Powered and protected by his "Madness-vest," mind agent Shade journeys to Earth from his
home dimension Meta to research the prophesied "changes," which will threaten the orderly,
tightly-controlled Metan universe. Between Earth and Meta lies the Area of Madness, chaos given
form and fueled by humans' uncontrollable, emotional nature.
At first his visits are brief three hour affairs undertaken in his own Metan body. But as the
Madness threatens his home, Shade must remain on Earth for an extended period of time to confront
the chaos directly. To accomplish this, he occupies the body of convicted serial killer Troy Grenzer
at the moment of his execution by electrocution! Though Shade's persona supersedes Grenzer's
sociopathy, echoes of the murderer remain. Through his vest, Shade can project his dreams and
visions, literally warping the reality around him.
In a bizarre but believable twist, Kathy George, daughter of Grezner's last victims, befriends
Shade. The pair journey across the country confronting and often containing the Madness, now
represented as the American Scream, a physical embodiment of the failed American dreams of the
previous thirty years.
Milligan and Bachalo wisely relied on surreal imagery and non-linear storytelling for this
imaginative, allegorical series. At the time, these methods were unusual, as was the prominent
portrayal of controversial topics such as capital punishment, interracial relationships, and
transgenderism. The series developed a cult following and lasted an amazing 70 issues (through 1996).
The third title to emerge from the first wave of DC's own British Invasion, the previous
being Neil Gaiman's Sandman and Grant Morrison's Animal Man,
Shade, the Changing Man re-envisioned the original concept created by Steve Ditko
in 1978. In the original incarnation, which ran for eight issues, Metan Rac Shade, using a stolen
vest that enabled him to project a illusion of a large grotesque version of himself, escaped to
Earth after being framed for treason.
Milligan and Bachalo discarded all references to the prior history and most of Ditko's
concepts, incorporating only the bare bones. Their series existed generally outside the established
DC Comics continuity, though John Constantine from Hellblazer and The Endless
from Sandman made appearances.
Unlike Sandman and the Morrison-written Animal Man, whose entire
runs are available in trade paperback editions, only two Shade, the Changing Man
collections exist: The American Scream (issues 1-6; originally compiled in 2003) and
Edge of Vision (issues 7-13; published for the first time in November, 2009). I hope that
more collections are forthcoming. After nearly a decade of terrorism scares, war, and economic
decline, Americans once again need the unique perspectives of Shade, the Changing Man.

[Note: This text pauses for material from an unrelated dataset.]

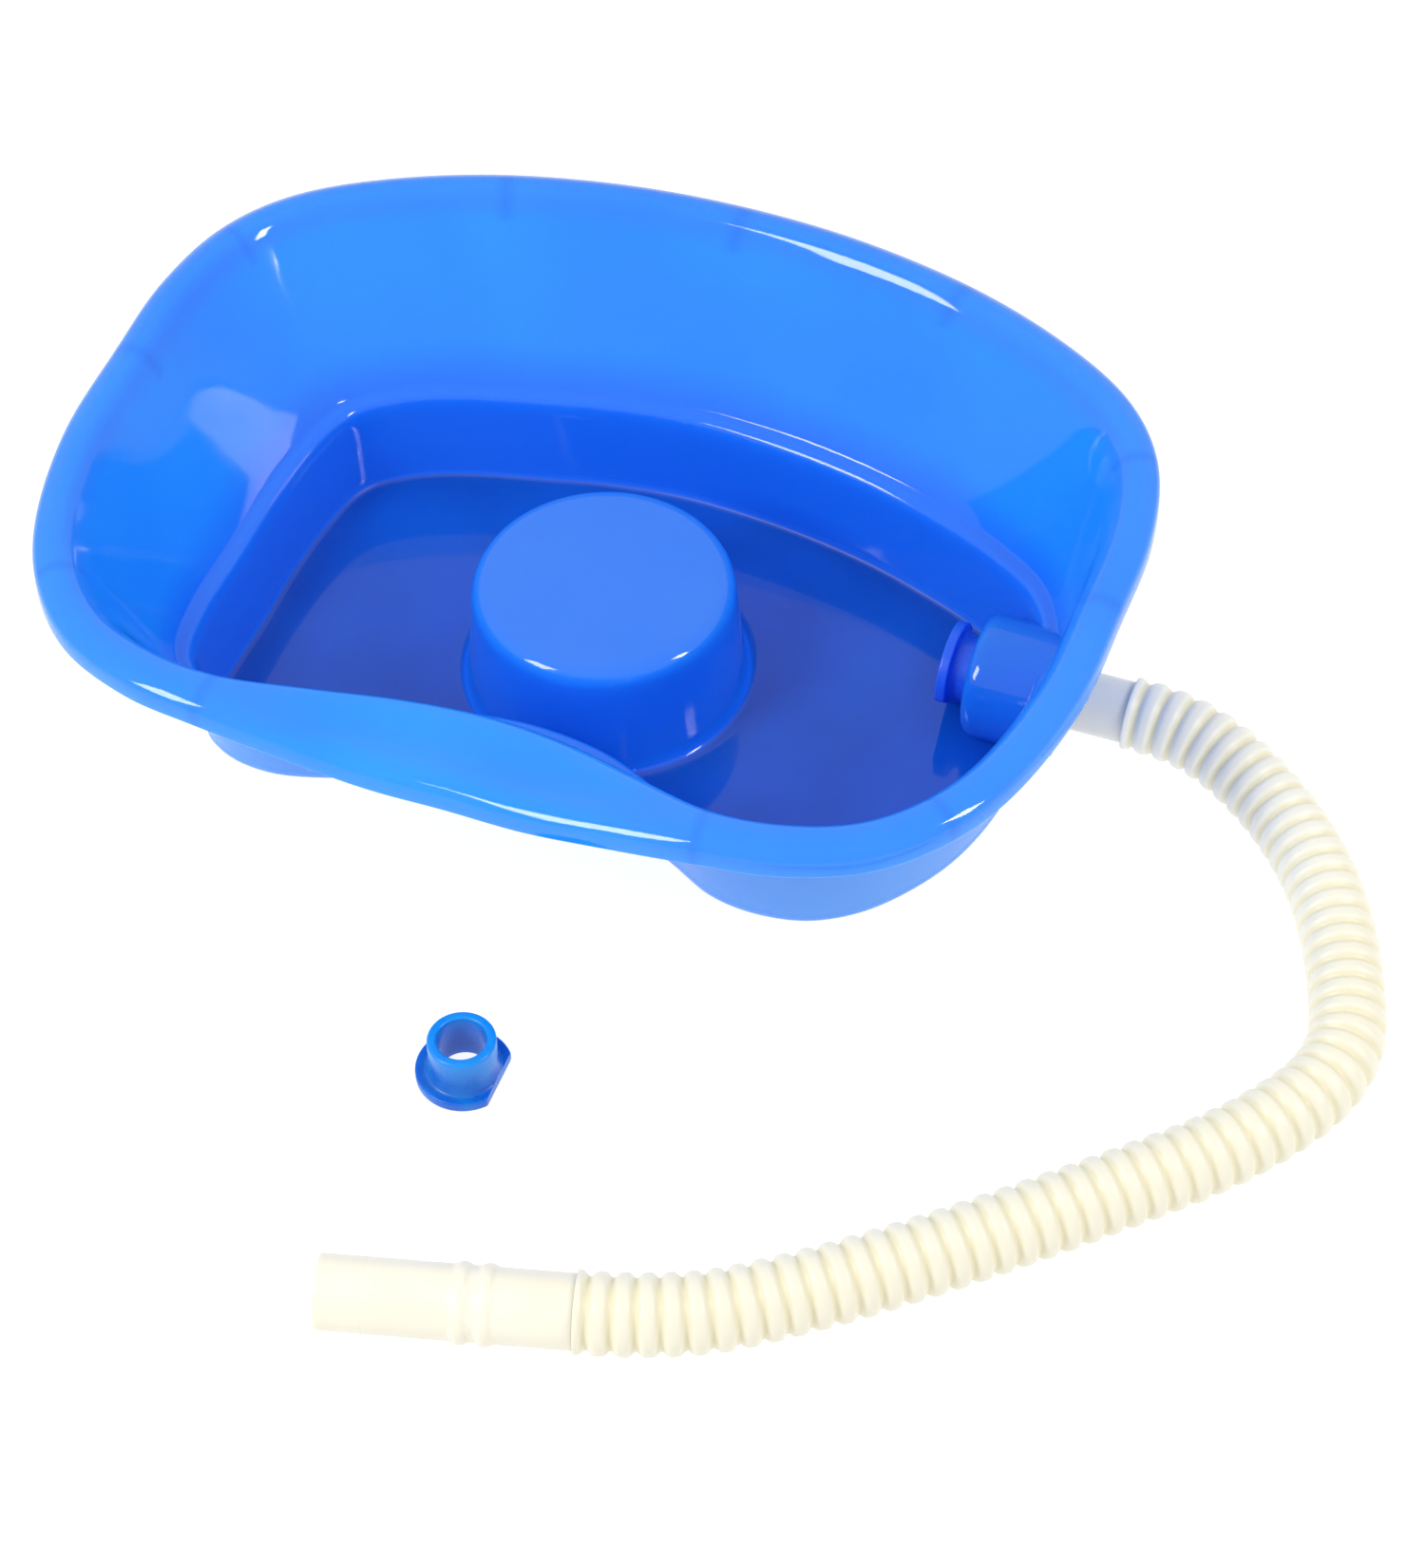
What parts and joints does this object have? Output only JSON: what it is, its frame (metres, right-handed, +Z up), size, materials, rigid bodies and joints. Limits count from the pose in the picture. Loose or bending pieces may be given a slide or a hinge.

Copyright © 2010 Rick Klaw
Professional reviewer, geek maven, and optimistic curmudgeon, Rick Klaw has supplied
countless reviews, essays, and fiction for a variety of publications
including
The Austin Chronicle,
The San Antonio Current,
The Greenwood Encyclopedia of Science Fiction and Fantasy, Moving Pictures
RevolutionSF, King Kong Is Back!, Conversations
With Texas Writers, Farscape Forever, Electric Velocipede, Cross Plains
Universe, and Steampunk. MonkeyBrain Books published the collection of his essays, reviews,
and other things Klaw, Geek
Confidential: Echoes From the 21st Century.
He can often be found pontificating on Twitter
and over at The Geek Curmudgeon.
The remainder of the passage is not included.